The law of retaliation is, however, liable to a variety of objections, one of which, so far as it applies, is conclusive against its adoption. In a great variety of cases, it is physically inapplicable. Without descending far into detail, a few instances may suffice as examples. In the first place, it can never be applied when the offence is merely of a public nature—the characteristic quality of such offences being, that no assignable individual is hurt by them. If a man has been guilty of high treason, or has engaged in criminal correspondence with an enemy, or has, from cowardice, abandoned the defence of a post entrusted to him; how would it be possible to make him suffer an evil similar to that of which he has been the cause?
It is equally inapplicable to offences of the semi-public class—to offences which affect a certain district, or particular class of the community. The mischief of these offences often consists in alarm and danger, which do not affect one individual alone, and therefore do not present any opportunity for the exercise of retaliation.
With respect to self-regarding offences, consisting of acts which offend against morality, the application of this law would be absurd. The individual has chosen to perform the act; to do the same thing to him, would not be to punish him.
In offences against reputation, consisting, for instance, in the propagation of false reports affecting the character, it would be useless as a punishment to direct a similar false report to be propagated affecting the character of the delinquent. The like evil would not result from the circulation of what was acknowledged to be false.

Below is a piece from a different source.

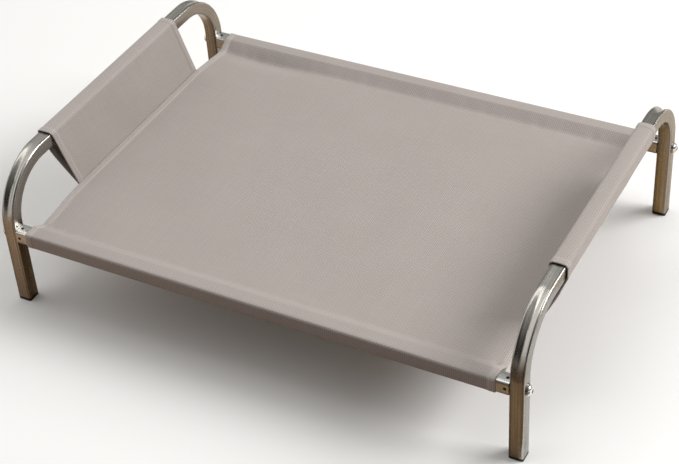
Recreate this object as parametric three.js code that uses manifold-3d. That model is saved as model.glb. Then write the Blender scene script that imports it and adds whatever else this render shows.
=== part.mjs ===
// Raised dog bed: two bent-tube end frames, two rails, a cloth sling and a cloth panel at each end.
// Millimetres. +X runs along the bed, +Y to its back and +Z up. The origin is on the floor, under
// the middle of the bed.
import * as THREE from 'three';
import { mergeVertices } from 'three/addons/utils/BufferGeometryUtils.js';
import Module from 'manifold-3d';

const wasm = await Module();
wasm.setup();

// Whole frame
const frameLength = 762; // over the outer faces of the legs
const frameWidth = 552; // over the outer faces of the legs
const frameHeight = 215; // floor to the top of the end bars
const railHeight = 115; // floor to the middle of the rails
const gap = 0.3; // between pieces that touch
const slack = 1e-6; // rounding error that comparisons allow

// Square steel tube
const tubeSize = 20;
const tubeWall = 1.2;
const tubeCorner = 2.5; // outside corner radius
const bendRadius = 76; // to the middle of the tube
const bendSteps = 22;
const cornerSteps = 3;
// Half way round a bend the outer wall has a groove, and its sides lie lower.
const grooveDepth = 3.5;
const grooveSteps = 6; // points across the groove
const wallSink = 1.5;

// Bolts, washers and threaded plugs
const boltRadius = 4;
const boltHoleRadius = 4.5;
const boltHeadRadius = 7.4;
const boltHeadHeight = 4.8;
const boltHeadRim = 0.8; // straight edge under the dome
const boltReach = 20; // how far the shank goes into a rail
const boltChamfer = 1;
const domeSteps = 5;
const socketWidth = 5; // hexagon socket, across flats
const socketDepth = 2.8;
const washerRadius = 8.2;
const washerThickness = 1.4;
const plugLength = 26;
const punchRadius = 2.3; // holes that lock a plug in its rail
const punchInset = 5; // from the rail's end
const roundSegments = 24;

// Foot caps
const capFlange = 4;
const capStemHeight = 16;
const capStemWall = 2;
const capFinThickness = 1.6;
const capFinHeights = [4, 11]; // above the flange
const capFinReach = 1.2; // fins stand out this far from the stem

// Cloth
const clothThickness = 1.2;
const clothGap = 0.4; // between cloth and tube
const seamSegments = 8; // round the outside of a sleeve's seam
const slingSeamInset = 37; // outer face of a rail to the stitching of its sleeve
const sleeveLength = 687;
const slingLength = 694; // across the middle of the hemmed ends
const slingShoulder = { length: 692, inset: 30 }; // where the end hems start to turn in
const panelWidth = 316;
const panelSeamOffset = 1.5; // end of the sling to the foot of a panel
const panelShift = {
  left: { bar: -10, seam: 16 }, // the left panel has crept to the front along its bar
  right: { bar: 9, seam: 9 },
};

const legX = (frameLength - tubeSize) / 2;
const legY = (frameWidth - tubeSize) / 2;
const barZ = frameHeight - tubeSize / 2;
const railEnd = frameLength / 2 - tubeSize - gap;
const boreSize = tubeSize - 2 * tubeWall; // inside width of the tube
const plugSize = boreSize - 2 * gap;

const steel = { color: 0xb9b6ae, roughness: 0.32, metalness: 1 };
const chrome = { color: 0xd8d8d6, roughness: 0.12, metalness: 1 };
const blackSteel = { color: 0x2a2a2b, roughness: 0.55, metalness: 0.6 };
const blackPlastic = { color: 0x161616, roughness: 0.6, metalness: 0 };
const cloth = { color: 0xa79f98, roughness: 0.9, metalness: 0 };

// Turns that carry a section drawn in local X and Y to where it is extruded along X or along Y.
const alongX = new THREE.Matrix4().makeBasis(
  new THREE.Vector3(0, 1, 0),
  new THREE.Vector3(0, 0, 1),
  new THREE.Vector3(1, 0, 0),
);
const alongY = new THREE.Matrix4().makeBasis(
  new THREE.Vector3(1, 0, 0),
  new THREE.Vector3(0, 0, 1),
  new THREE.Vector3(0, -1, 0),
);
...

In offences against property, the punishment of retaliation would at all times be defective in point of exemplarity and efficacy, and, in many cases, altogether inapplicable; those who are most apt to injure others in this respect, being, by their poverty, unable to suffer in a similar manner.
For a similar reason, it cannot be constantly applied to offences affecting the civil condition of individuals, to say nothing of the reasons that might render it ineligible, if it were possible to be applied.
These exceptions reduce its possible field of action to a very small extent, the only classes of offences to which it will be found applicable, with any degree of constancy, are those that affect the person; and even here must be assumed, what scarcely ever exists, a perfect identity of circumstances. Even in this very limited class of cases, it would be found to err on the side of excessive severity. Its radical defect is, its inflexibility. The law ought so to apportion the punishment as to meet the several circumstances of aggravation or extenuation that may be found in the offence: retaliation is altogether incompatible with any such apportionment.
The class of people among whom this mode of punishment is most likely to be popular, are those of a vindictive character. Mahomet found it established among the Arabians; and has adopted it in the Koran, with a degree of approbation, that marks the extent of his talent for legislation.—“O you who have a heart, you will find in the law of retaliation, and in the fear that accompanies it, universal security.”—(Vol. I. ch. ii. On the Law.) Either from weakness or ignorance, he encouraged the prevailing vice, which he ought to have checked.
[* ]The law of retaliation was often adopted in the early attempts at legislation. Among the laws of Alfred we find the following article:—“Si quis alterius occulum effoderit, compenset proprio, dentem pro dente, manum pro manu, pedem pro pede, adustionem pro adustione, vulnus pro vulnere, vimen pro vimine.”—Wilk. Ll. Ang. Sax. p. 30. Art. 19.